Arkansas legislature passes bills tightening signature verification, absentee ballot requests
Andrew Trunsky, DCNF
Arkansas became the latest state to pass a series of voting reforms this week, sending multiple bills to Republican Gov. Asa Hutchinson’s desk.
The bills, overwhelmingly passed by the state’s Republican legislature, focus on in-person and absentee voting, while a third transfers additional authority to county election commissioners instead of local clerks. Hutchinson has not publicly said whether he plans to sign them.
The Arkansas Senate passed HB 1715 Tuesday, which prohibits clerks from sending unsolicited absentee ballots to voters and requires them to report how many absentee ballot applications they receive each day. It also requires a voter’s signature to match their signature from when they first registered to vote, and forbids county clerks from providing a ballot if they do not match.

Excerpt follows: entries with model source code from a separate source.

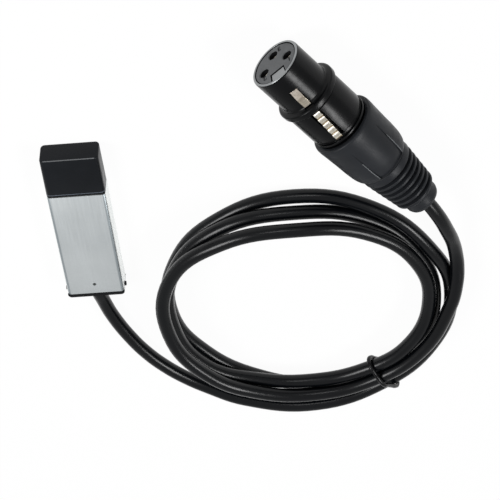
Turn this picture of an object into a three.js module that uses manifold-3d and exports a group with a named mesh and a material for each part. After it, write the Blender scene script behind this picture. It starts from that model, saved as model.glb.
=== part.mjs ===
// USB to DMX interface: a flat aluminium USB stick with a pull-off cap, a coiled cable and a
// three-pole female XLR connector with a push latch and a ribbed screw-on boot.
// Millimetres, +Z up. The origin is the middle of the stick's underside and the stick lies along Y,
// its cap towards -Y and its cable towards +Y.

import * as THREE from 'three';
import { mergeVertices } from 'three/addons/utils/BufferGeometryUtils.js';
import Module from 'manifold-3d';

const wasm = await Module();
wasm.setup();

// Driving dimensions of the USB stick
const housingWidth = 17.6;
const housingHeight = 7.5;
const capLength = 14.45;
const capJointGap = 0.25;
const tubeLength = 41.3;
const tubeWall = 0.6;
const rearFlange = 0.8;
const plugWidth = 12;
const plugHeight = 4.5;
const plugReach = 12;

// Driving dimensions of the cord and its coil
const cordDiameter = 4.4;
const coilRadius = 41;
const coilCentre = new THREE.Vector2(-63.5, 43.3);
const layerPitch = 4.8;
const restGap = 0.1;

// Driving dimensions of the XLR connector
const barrelRadius = 8;
const barrelLength = 12;
const shellBore = 7.2;
const midRadius = 8.98;
const midLength = 11.4;
const collarRadius = 9.7;
const collarLength = 2;
const bootRadius = 10.2;
const bootLength = 40.3;
const connectorAngle = THREE.MathUtils.degToRad(125);
const nosePlace = new THREE.Vector2(-62.9, -61.16);

// Clearances, and how far a cutting body runs past the face it opens
const seatGap = 0.3;
const fitGap = 0.15;
const overrun = 1;

// Facet counts
const barrelSides = 40;
const boreSides = 16;
const cornerSteps = 4;
const cordSides = 10;
const coilSides = 6;
const coilStepsPerTurn = 24;

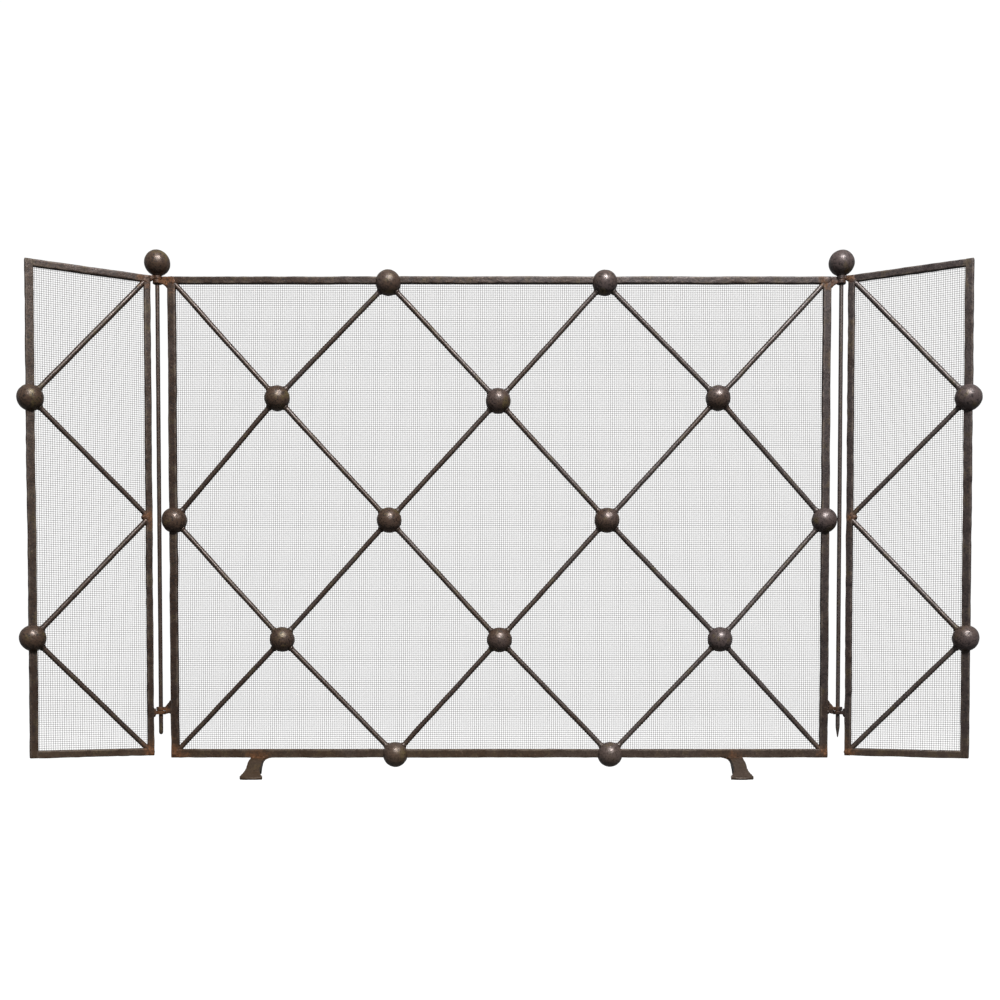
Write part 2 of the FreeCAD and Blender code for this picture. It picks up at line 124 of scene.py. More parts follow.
# Studio
PAPER_TONE = 0.10
PAPER_GLOW = 0.97
FLOOR_RADIUS = 4.2
FLOOR_RINGS = (1.2, 2.6, FLOOR_RADIUS)
WALL_BEND = 1.6
WALL_HEIGHT = 3.4
BEND_STEPS = 12
STAGE_SIDES = 96
ROOM_COLOUR = (0.96, 0.98, 1.0, 1.0)
ROOM_LIGHT = (-0.5, 0.7, 0.16, 0.42)  # two upward parts of a direction, and the room's strength at each
KEY_PLACE = (0.62, -2.84, 3.14)
KEY_TARGET = (0.0, 0.0, 0.4)
KEY_SIZE = (0.9, 0.75)
KEY_POWER = 290

# Widths of the iron's mottling
BROAD_WIDTH = 0.085
PATCH_WIDTH = 0.017
FLECK_WIDTH = 0.0030
GRAIN_WIDTH = 0.0009

# Seeds
CENTRE_SEED = 100
BALL_SEED = 1000
ROD_SEED = 2000
WING_SEED = 5000
WING_SEED_STEP = 1000

# Eyes, pins, finials and feet
BORE_CLEARANCE = 0.0004
PIN_POINT_LENGTH = 0.016
PIN_TIP_RADIUS = 0.0008
FINE_VOXEL = 0.00055
FINIAL_VOXEL = 0.0007
FOOT_VOXEL = 0.0010

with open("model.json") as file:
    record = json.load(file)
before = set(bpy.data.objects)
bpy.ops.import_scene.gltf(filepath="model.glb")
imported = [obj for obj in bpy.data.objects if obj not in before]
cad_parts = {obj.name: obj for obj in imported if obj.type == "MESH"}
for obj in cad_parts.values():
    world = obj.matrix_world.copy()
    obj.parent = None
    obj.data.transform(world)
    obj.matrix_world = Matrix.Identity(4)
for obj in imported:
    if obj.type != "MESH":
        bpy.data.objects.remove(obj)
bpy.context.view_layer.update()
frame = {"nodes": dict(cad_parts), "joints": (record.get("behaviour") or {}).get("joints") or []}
nodes = frame["nodes"]


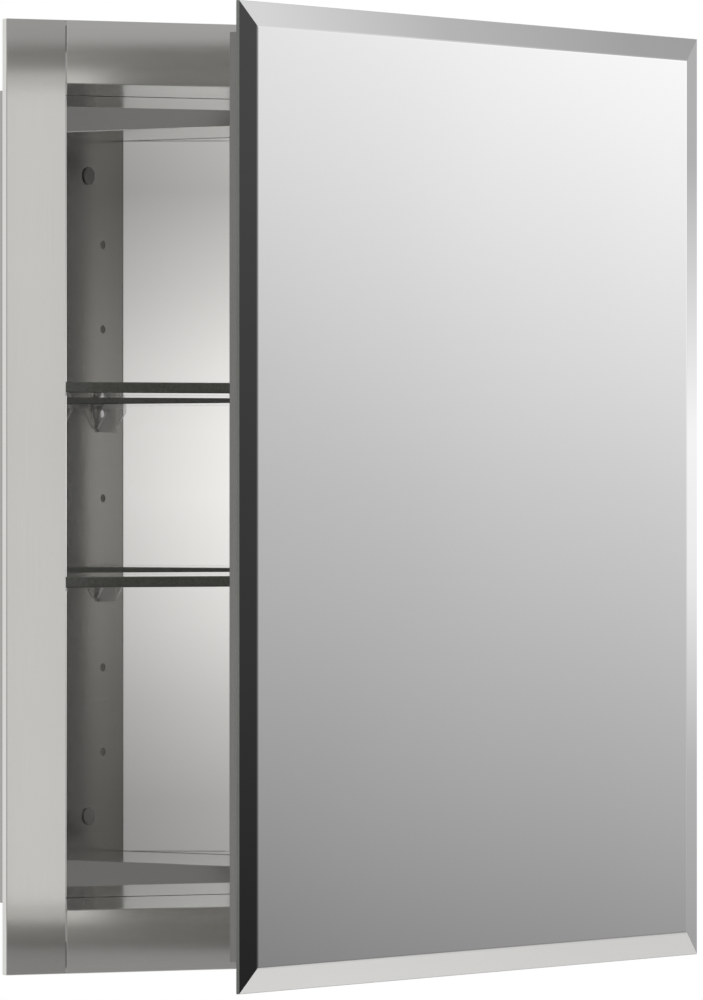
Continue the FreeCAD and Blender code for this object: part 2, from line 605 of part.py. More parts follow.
for which, sign in (("upper", "+"), ("lower", "-")):
    centre = "%s1 * dim.hinge_rise" % sign
    low_end = "%s - dim.hinge_length / 2" % centre
    bore_start = "%s - dim.overshoot" % low_end

    # Leaf on the stile: a flat plate, two webs and the two outer knuckles.
    name = "%s_hinge_stile_leaf" % which
    web_right = "%s - dim.knuckle + dim.web" % PIN_X
    leaf = extruded(name, "XY_Plane", low_end, "dim.hinge_length",
                    [rectangle("dim.frame_width / 2 - dim.leaf_reach", web_right,
                               "-dim.body_depth - dim.flange_leaf", "-dim.body_depth")])
    for tag, low in (("low", low_end),
                     ("high", "%s + %s + dim.knuckle_play" % (centre, THIRD))):
        length = "dim.hinge_length / 3 - dim.knuckle_play"
        web_pad(leaf, "%s_%s_web" % (name, tag),
                rectangle("%s - dim.knuckle" % PIN_X, web_right, PIN_Y,
                          "-dim.body_depth - dim.flange_leaf / 2"), low, length)
        knuckle_pad(leaf, "%s_%s_knuckle" % (name, tag), PIN_X, PIN_Y, low, length)
    pin_bore(leaf, name + "_bore", PIN_X, PIN_Y, bore_start, "dim.hinge_pin")
    screw_sketch = new_sketch(leaf, name + "_screw_holes", "XZ_Plane",
                              "dim.body_depth + dim.flange_leaf + dim.overshoot")
    for step in "+-":
        add_circle(screw_sketch, LEAF_SCREW_X, "%s %s %s" % (centre, step, SCREW_STEP),
                   SCREW_HOLE)
    screw_cut = leaf.newObject("PartDesign::Pocket", name + "_screw_cut")
    screw_cut.Profile = screw_sketch
    screw_cut.setExpression("Length", "dim.through")
    leaf.Tip = screw_cut
    part(leaf)

    # Leaf on the door: a plate on the side of its frame, one web and the middle knuckle.
    name = "%s_hinge_door_leaf" % which
    plate = rectangle(RIM_HINGE, RIM_HINGE + " + dim.door_leaf",
                      "-%s + %s + dim.leaf_front_play" % (FACE, RIM_FRONT),
                      "-dim.knuckle + dim.door_leaf")
    leaf = extruded(name, "XY_Plane", low_end, "dim.hinge_length", [plate])
    web_low = "%s - %s" % (centre, THIRD)
    web_pad(leaf, name + "_web", rectangle(RIM_HINGE, "0", "-dim.knuckle",
                                           "-dim.knuckle + dim.door_leaf"),
            web_low, "dim.hinge_length / 3")
    knuckle_pad(leaf, name + "_knuckle", "0", "0", web_low, "dim.hinge_length / 3")
    pin_bore(leaf, name + "_bore", "0", "0", bore_start, BORE)
    screw_sketch = new_sketch(leaf, name + "_screw_holes", "YZ_Plane",
                              RIM_HINGE + " + dim.door_leaf + dim.overshoot")
    for step in "+-":
        add_circle(screw_sketch, DOOR_SCREW_Y, "%s %s %s" % (centre, step, SCREW_STEP),
                   SCREW_HOLE)
    screw_cut = leaf.newObject("PartDesign::Pocket", name + "_screw_cut")
    screw_cut.Profile = screw_sketch
    screw_cut.setExpression("Length", "dim.through")
    leaf.Tip = screw_cut
    part(swung(leaf))

    part(extruded("%s_hinge_pin" % which, "XY_Plane", low_end, "dim.hinge_length", [],
                  [(PIN_X, PIN_Y, "dim.hinge_pin")]))


def screw(name, plane, head_start, shank_start, shank, across, up):
    """A screw: a flat head and a shank behind it."""
    body = extruded(name, plane, head_start, "dim.screw_head", [],
                    [(across, up, "dim.screw_shank + dim.screw_rim")])
    sketch = new_sketch(body, name + "_shank", plane, shank_start)
    add_circle(sketch, across, up, "dim.screw_shank")
    pad = body.newObject("PartDesign::Pad", name + "_shank_pad")
    pad.Profile = sketch
    pad.setExpression("Length", shank)
    body.Tip = pad
    return body


# The stile's screws stand where the shut door is hollow behind its frame.
stile_screws = []
door_screws = []
for index, level in enumerate(HINGE_SCREW_LEVELS, start=1):
    stile_screws.append(screw("stile_screw_%d" % index, "XZ_Plane",
                              "dim.body_depth + dim.flange_leaf",
                              "dim.body_depth - dim.stile_screw",
                              "dim.stile_screw + dim.flange_leaf", LEAF_SCREW_X, level))
    door_screws.append(screw("door_screw_%d" % index, "YZ_Plane",
                             RIM_HINGE + " + dim.door_leaf", RIM_HINGE + " - dim.door_screw",
                             "dim.door_screw + dim.door_leaf", DOOR_SCREW_Y, level))
part(group("stile_hinge_screws", stile_screws))
part(swung(group("door_hinge_screws", door_screws)))

doc.recompute()

failed = [item.Name for item in doc.Objects if "Invalid" in item.State or "Error" in item.State]
if failed:
    raise RuntimeError("failed to compute: %s" % ", ".join(failed))

os.makedirs("parts", exist_ok=True)
for item in PARTS:
    if item.Shape.isNull() or not item.Shape.isValid():
        raise RuntimeError("bad shape: " + item.Label)
for item in PARTS:
    item.Shape.exportStep(os.path.join("parts", item.Label + ".step"))
    print("%-28s %2d solids %10.1f mm3" % (item.Label, len(item.Shape.Solids), item.Shape.Volume))
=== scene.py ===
import math

import bmesh
import bpy
from mathutils import Matrix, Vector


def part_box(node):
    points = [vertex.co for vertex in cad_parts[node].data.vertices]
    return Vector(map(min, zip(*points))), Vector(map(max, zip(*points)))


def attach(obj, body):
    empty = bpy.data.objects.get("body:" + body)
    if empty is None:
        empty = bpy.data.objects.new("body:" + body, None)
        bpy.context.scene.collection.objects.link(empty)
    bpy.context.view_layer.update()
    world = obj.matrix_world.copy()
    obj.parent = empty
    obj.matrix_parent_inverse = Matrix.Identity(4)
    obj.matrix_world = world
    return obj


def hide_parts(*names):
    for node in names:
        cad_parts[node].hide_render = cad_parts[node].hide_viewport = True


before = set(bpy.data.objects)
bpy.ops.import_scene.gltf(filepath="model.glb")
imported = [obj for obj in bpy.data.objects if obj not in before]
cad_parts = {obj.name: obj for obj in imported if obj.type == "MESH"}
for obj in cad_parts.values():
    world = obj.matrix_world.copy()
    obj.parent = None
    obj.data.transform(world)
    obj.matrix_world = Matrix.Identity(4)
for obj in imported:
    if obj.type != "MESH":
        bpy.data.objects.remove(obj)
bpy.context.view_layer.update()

scene = bpy.context.scene

# Camera. It stands nearly four metres off, level with the middle of the cabinet and to
# the left of it, with a long lens.

camera_data = bpy.data.cameras.new("camera")
camera = bpy.data.objects.new("camera", camera_data)
scene.collection.objects.link(camera)
camera_data.sensor_width = 36.0
camera_data.lens = 261.5
camera_data.shift_x = -0.0066
camera_data.shift_y = -0.0086
camera_data.clip_end = 100.0
camera.location = (-1.5575, -3.7405, 0.0029)
camera.rotation_euler = (math.radians(90), 0, math.radians(-23.39))
scene.camera = camera
scene.view_settings.view_transform = "Standard"

# The facing mirrors hand the light to and fro many times before it leaves.
scene.cycles.max_bounces = 18
scene.cycles.glossy_bounces = 16
scene.cycles.transmission_bounces = 12
scene.cycles.transparent_max_bounces = 16

# Studio surround. Soft white behind the cabinet and to its left, a tall panel on the right
# that is bright above the horizon and dims towards the floor, and darkness in front. It is
# one sky of greys over the compass heading, clockwise from the wall, and the height angle.


def linear(hex_colour):
    """An sRGB hex colour as linear RGBA."""
    values = []
    for start in (1, 3, 5):
        value = int(hex_colour[start:start + 2], 16) / 255
        curve = ((value + 0.055) / 1.055) ** 2.4
        values.append(value / 12.92 if value <= 0.04045 else curve)
    return (*values, 1.0)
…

While advocates have said that signature verification is critical to preventing voter fraud, critics have argued that signatures change over time due to an array of factors including age and injury, and warn that requiring an exact match could lead to legal voters having their absentee ballots discarded or their request for one denied.
Another bill, SB 486, prohibits any person from being within 100 feet of a polling place unless they are there for “lawful purposes,” like voting or tabulating ballots. Critics have likened it to a controversial piece of Georgia’s election bill that prohibits most people from handing out food or water to voters waiting in line, but supporters say that it reinforces efforts to prevent electioneering, which is already illegal under state law.
The bill passed the state House Tuesday 74-23.
The Arkansas House also passed SB 487 Tuesday by a vote of 87-2. The bill revokes county clerks’ authority to pick voting centers and transfers it to county election commissioners.
The bills are a few of many introduced by Republicans in state legislatures across the country. While they have said that they are necessary to preserve the integrity of elections, Democrats argue that they are an effort to make voting harder for more Americans following President Joe Biden’s electoral victory.
The bills also follow months of false claims from former President Donald Trump that the 2020 was “rigged” and “stolen.”
Hundreds of corporations and high-profile individuals have come out against the Republican-led bills. Major League Baseball moved its All-Star Game out of Georgia, where Republican Gov. Brian Kemp signed a bill overhauling the state’s elections into law in March.